Today’s European Court of Human Rights (ECHR) judgment in favour of an Azerbaijani journalist who faced a sex-tape smear campaign after investigating government corruption exposes the ongoing crackdown on freedom of expression in the country, Amnesty International said.
Almost seven years after becoming the victim of a vile smear campaign, Khadija Ismayilova has finally been delivered a sliver of justice
The ECHR ruled that the Azerbaijani authorities failed to investigate a “sex video” of Khadija Ismayilova which was covertly recorded in 2012, and also failed to investigate the subsequent threats of its public disclosure.
“Almost seven years after becoming the victim of a vile smear campaign, Khadija Ismayilova has finally been delivered a sliver of justice,” said Levan Asatiani, Amnesty International’s Senior Campaigner on Europe and Central Asia.
“Khadija is one of many journalists and activists who have been targeted as part of the Azerbaijani government’s ruthless crackdown on dissent. This judgment, which states that Khadija’s rights to privacy and freedom of expression were violated, sends a clear message that Azerbaijan’s repression of human rights defenders will not be tolerated.”
Radio Free Europe reporter Khadija Ismayilova had been investigating claims of links between President Ilham Aliyev’s family and a lucrative construction project in Azerbaijan’s capital Baku when she received a letter on 7 March 2012 containing intimate pictures of her. Unknown individuals had apparently secretly entered her apartment and placed hidden cameras in her room. The letter threatened to “shame” her if she did not abandon her journalistic work, but she refused to be silenced and publicly exposed the attempted blackmail. Intimate video recordings featuring Khadija Ismayilova were posted online soon afterwards.
Today’s ruling lays bare the failings of the so-called official investigation into the smear campaign against Khadija Ismayilova.
Khadija Ismayilova discovered several hidden cameras in her flat, along with a newly installed second telephone line and data wires used to transmit footage from the cameras. The Azerbaijani authorities launched a criminal investigation into the threats and the covert filming. However, the investigation failed to produce any tangible results.
“Today’s ruling lays bare the failings of the so-called official investigation into the smear campaign against Khadija Ismayilova. The government must re-open this investigation and ensure that those responsible for the targeting Khadija Ismayilova are identified and brought to justice,” said Levan Asatiani.
Khadija Ismayilova applied to the ECHR in 2014. She claimed the Azerbaijani authorities were either directly responsible for the sex tape, or else did not fulfil their duty to protect her right to privacy and freedom of expression by effectively investigating the case.

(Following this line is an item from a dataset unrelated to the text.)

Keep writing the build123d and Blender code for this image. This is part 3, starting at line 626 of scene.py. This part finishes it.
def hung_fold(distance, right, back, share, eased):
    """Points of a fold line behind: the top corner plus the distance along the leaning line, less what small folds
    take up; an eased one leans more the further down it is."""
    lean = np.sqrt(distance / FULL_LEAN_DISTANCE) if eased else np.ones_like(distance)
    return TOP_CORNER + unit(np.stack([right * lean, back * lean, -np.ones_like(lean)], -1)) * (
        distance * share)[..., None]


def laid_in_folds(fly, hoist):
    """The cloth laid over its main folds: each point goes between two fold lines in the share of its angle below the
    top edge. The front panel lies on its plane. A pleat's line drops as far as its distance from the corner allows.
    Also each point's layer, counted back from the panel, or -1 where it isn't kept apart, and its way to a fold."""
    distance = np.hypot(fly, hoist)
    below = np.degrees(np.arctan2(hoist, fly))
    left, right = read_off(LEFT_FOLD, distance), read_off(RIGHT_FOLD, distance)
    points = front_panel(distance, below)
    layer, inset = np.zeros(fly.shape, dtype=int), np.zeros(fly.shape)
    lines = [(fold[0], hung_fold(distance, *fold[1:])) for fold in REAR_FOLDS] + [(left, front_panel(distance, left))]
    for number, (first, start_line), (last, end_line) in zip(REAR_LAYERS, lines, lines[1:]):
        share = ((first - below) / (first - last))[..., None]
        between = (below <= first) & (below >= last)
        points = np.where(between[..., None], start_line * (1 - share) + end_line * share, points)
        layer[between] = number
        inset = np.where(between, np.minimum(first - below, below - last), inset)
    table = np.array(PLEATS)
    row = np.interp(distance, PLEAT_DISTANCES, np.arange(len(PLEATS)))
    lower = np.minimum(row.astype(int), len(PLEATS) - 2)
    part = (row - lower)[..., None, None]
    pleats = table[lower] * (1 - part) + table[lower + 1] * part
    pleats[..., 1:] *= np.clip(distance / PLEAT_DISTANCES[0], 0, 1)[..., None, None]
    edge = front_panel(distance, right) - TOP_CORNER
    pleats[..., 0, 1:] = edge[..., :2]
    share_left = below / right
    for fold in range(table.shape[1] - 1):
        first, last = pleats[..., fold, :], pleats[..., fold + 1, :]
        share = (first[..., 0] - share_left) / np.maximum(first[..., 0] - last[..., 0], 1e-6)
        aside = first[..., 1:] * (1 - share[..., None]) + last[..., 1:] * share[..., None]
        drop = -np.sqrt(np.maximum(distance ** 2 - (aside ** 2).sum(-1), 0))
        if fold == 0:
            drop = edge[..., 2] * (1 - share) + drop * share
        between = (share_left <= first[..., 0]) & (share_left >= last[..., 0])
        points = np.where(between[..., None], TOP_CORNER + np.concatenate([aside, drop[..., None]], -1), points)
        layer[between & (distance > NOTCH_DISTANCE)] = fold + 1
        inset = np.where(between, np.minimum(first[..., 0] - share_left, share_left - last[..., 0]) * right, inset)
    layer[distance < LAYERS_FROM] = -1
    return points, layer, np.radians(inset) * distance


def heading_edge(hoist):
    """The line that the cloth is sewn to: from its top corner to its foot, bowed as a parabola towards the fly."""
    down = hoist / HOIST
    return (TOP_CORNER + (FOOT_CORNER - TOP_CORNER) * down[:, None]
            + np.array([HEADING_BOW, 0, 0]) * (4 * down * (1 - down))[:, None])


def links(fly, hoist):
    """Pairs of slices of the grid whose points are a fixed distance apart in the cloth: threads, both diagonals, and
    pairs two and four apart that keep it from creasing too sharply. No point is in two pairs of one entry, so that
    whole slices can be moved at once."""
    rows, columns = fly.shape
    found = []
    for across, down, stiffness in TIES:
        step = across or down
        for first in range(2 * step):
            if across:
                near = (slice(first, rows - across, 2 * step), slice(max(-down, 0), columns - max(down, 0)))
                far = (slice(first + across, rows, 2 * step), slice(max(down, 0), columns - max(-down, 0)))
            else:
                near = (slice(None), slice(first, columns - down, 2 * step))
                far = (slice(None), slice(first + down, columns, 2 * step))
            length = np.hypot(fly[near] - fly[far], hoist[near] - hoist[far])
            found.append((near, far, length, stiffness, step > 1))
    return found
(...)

In its judgment today, the Court noted that the authorities in Azerbaijan have created an environment which “may produce a grave chilling effect on freedom of expression”. It said that the threat of public humiliation and the invasion of Khadija Ismayilova’s privacy were either linked to her work as a journalist, or at least should have been treated as such in the investigation.
In this situation, the Court concluded, Azerbaijan has breached its obligation under Article 10 of the European Convention on Human Rights to protect journalistic freedom of expression. It has also breached its obligation under Article 8 to protect intrusion into private life.
They thought this would destroy me, but they have destroyed themselves. Now the world will know how independent journalists are treated in Azerbaijan.
Khadija Ismayilova has repeatedly faced harassment by the Azerbaijani authorities. Amnesty International recognized her as a prisoner of conscience and campaigned for her release when she was detained in 2014 and sentenced in 2015 on trumped-up charges of embezzlement, illegal entrepreneurship, tax evasion and abuse of office.
Following international pressure, Khadija Ismayilova was released conditionally in 2016 and placed under a travel ban. In 2015, Khadija Ismayilova launched a separate case to the European Court of Human Rights regarding her criminal prosecution.
She previously told Amnesty International: “They thought this would destroy me, but they have destroyed themselves. Now the world will know how independent journalists are treated in Azerbaijan.”